Given task>
Each line of the material below should be reproduced exactly.
==== Provided data ====
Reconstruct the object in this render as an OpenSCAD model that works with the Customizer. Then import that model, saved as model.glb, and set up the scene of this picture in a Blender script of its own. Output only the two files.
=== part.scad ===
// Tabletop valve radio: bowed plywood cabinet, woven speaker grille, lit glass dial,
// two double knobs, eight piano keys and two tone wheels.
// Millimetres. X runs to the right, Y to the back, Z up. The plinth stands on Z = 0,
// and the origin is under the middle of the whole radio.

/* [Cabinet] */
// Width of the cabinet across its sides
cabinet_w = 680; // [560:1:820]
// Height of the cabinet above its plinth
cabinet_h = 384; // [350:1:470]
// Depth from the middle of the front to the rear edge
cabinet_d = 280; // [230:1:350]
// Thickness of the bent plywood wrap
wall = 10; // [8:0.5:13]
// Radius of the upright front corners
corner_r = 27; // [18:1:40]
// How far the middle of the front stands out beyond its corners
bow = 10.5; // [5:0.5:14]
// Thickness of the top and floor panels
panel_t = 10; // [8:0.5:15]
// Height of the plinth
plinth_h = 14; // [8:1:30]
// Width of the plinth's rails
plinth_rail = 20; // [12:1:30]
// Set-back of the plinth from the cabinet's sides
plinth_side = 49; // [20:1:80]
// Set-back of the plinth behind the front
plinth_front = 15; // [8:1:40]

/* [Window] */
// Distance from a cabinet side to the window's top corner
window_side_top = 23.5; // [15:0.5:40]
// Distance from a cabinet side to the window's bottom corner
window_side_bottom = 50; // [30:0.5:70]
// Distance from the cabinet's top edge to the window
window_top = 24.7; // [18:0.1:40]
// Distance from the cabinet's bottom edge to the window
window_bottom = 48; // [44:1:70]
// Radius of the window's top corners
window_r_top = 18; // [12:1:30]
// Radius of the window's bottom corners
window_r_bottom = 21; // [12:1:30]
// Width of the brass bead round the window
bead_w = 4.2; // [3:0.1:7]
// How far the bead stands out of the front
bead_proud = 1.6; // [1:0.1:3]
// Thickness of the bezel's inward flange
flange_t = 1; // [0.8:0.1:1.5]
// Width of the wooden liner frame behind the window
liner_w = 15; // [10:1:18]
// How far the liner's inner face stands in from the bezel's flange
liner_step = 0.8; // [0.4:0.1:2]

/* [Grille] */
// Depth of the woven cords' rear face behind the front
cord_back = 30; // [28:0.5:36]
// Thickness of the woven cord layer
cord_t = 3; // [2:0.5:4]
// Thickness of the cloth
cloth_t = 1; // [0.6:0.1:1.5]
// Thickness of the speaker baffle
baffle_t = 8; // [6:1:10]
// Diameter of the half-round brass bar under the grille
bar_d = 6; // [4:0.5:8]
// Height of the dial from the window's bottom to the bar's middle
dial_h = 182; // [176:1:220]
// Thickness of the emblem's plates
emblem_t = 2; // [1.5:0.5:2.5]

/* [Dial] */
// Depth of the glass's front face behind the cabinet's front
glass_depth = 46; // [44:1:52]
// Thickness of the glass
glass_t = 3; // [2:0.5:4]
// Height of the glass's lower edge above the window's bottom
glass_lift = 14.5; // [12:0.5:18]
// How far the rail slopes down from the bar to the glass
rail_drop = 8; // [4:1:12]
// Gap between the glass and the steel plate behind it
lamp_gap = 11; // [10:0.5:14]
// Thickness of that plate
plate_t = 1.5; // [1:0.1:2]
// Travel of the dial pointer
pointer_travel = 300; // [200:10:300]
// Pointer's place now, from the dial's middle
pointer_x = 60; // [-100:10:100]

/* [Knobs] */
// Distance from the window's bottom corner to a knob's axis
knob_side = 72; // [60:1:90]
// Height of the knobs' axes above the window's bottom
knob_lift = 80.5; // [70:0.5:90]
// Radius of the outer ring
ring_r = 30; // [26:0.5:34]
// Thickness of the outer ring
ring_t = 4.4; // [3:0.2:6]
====
Answer to this exercise>
Reconstruct the object in this render as an OpenSCAD model that works with the Customizer. Then import that model, saved as model.glb, and set up the scene of this picture in a Blender script of its own. Output only the two files.
=== part.scad ===
// Tabletop valve radio: bowed plywood cabinet, woven speaker grille, lit glass dial,
// two double knobs, eight piano keys and two tone wheels.
// Millimetres. X runs to the right, Y to the back, Z up. The plinth stands on Z = 0,
// and the origin is under the middle of the whole radio.

/* [Cabinet] */
// Width of the cabinet across its sides
cabinet_w = 680; // [560:1:820]
// Height of the cabinet above its plinth
cabinet_h = 384; // [350:1:470]
// Depth from the middle of the front to the rear edge
cabinet_d = 280; // [230:1:350]
// Thickness of the bent plywood wrap
wall = 10; // [8:0.5:13]
// Radius of the upright front corners
corner_r = 27; // [18:1:40]
// How far the middle of the front stands out beyond its corners
bow = 10.5; // [5:0.5:14]
// Thickness of the top and floor panels
panel_t = 10; // [8:0.5:15]
// Height of the plinth
plinth_h = 14; // [8:1:30]
// Width of the plinth's rails
plinth_rail = 20; // [12:1:30]
// Set-back of the plinth from the cabinet's sides
plinth_side = 49; // [20:1:80]
// Set-back of the plinth behind the front
plinth_front = 15; // [8:1:40]

/* [Window] */
// Distance from a cabinet side to the window's top corner
window_side_top = 23.5; // [15:0.5:40]
// Distance from a cabinet side to the window's bottom corner
window_side_bottom = 50; // [30:0.5:70]
// Distance from the cabinet's top edge to the window
window_top = 24.7; // [18:0.1:40]
// Distance from the cabinet's bottom edge to the window
window_bottom = 48; // [44:1:70]
// Radius of the window's top corners
window_r_top = 18; // [12:1:30]
// Radius of the window's bottom corners
window_r_bottom = 21; // [12:1:30]
// Width of the brass bead round the window
bead_w = 4.2; // [3:0.1:7]
// How far the bead stands out of the front
bead_proud = 1.6; // [1:0.1:3]
// Thickness of the bezel's inward flange
flange_t = 1; // [0.8:0.1:1.5]
// Width of the wooden liner frame behind the window
liner_w = 15; // [10:1:18]
// How far the liner's inner face stands in from the bezel's flange
liner_step = 0.8; // [0.4:0.1:2]

/* [Grille] */
// Depth of the woven cords' rear face behind the front
cord_back = 30; // [28:0.5:36]
// Thickness of the woven cord layer
cord_t = 3; // [2:0.5:4]
// Thickness of the cloth
cloth_t = 1; // [0.6:0.1:1.5]
// Thickness of the speaker baffle
baffle_t = 8; // [6:1:10]
// Diameter of the half-round brass bar under the grille
bar_d = 6; // [4:0.5:8]
// Height of the dial from the window's bottom to the bar's middle
dial_h = 182; // [176:1:220]
// Thickness of the emblem's plates
emblem_t = 2; // [1.5:0.5:2.5]

/* [Dial] */
// Depth of the glass's front face behind the cabinet's front
glass_depth = 46; // [44:1:52]
// Thickness of the glass
glass_t = 3; // [2:0.5:4]
// Height of the glass's lower edge above the window's bottom
glass_lift = 14.5; // [12:0.5:18]
// How far the rail slopes down from the bar to the glass
rail_drop = 8; // [4:1:12]
// Gap between the glass and the steel plate behind it
lamp_gap = 11; // [10:0.5:14]
// Thickness of that plate
plate_t = 1.5; // [1:0.1:2]
// Travel of the dial pointer
pointer_travel = 300; // [200:10:300]
// Pointer's place now, from the dial's middle
pointer_x = 60; // [-100:10:100]

/* [Knobs] */
// Distance from the window's bottom corner to a knob's axis
knob_side = 72; // [60:1:90]
// Height of the knobs' axes above the window's bottom
knob_lift = 80.5; // [70:0.5:90]
// Radius of the outer ring
ring_r = 30; // [26:0.5:34]
// Thickness of the outer ring
ring_t = 4.4; // [3:0.2:6]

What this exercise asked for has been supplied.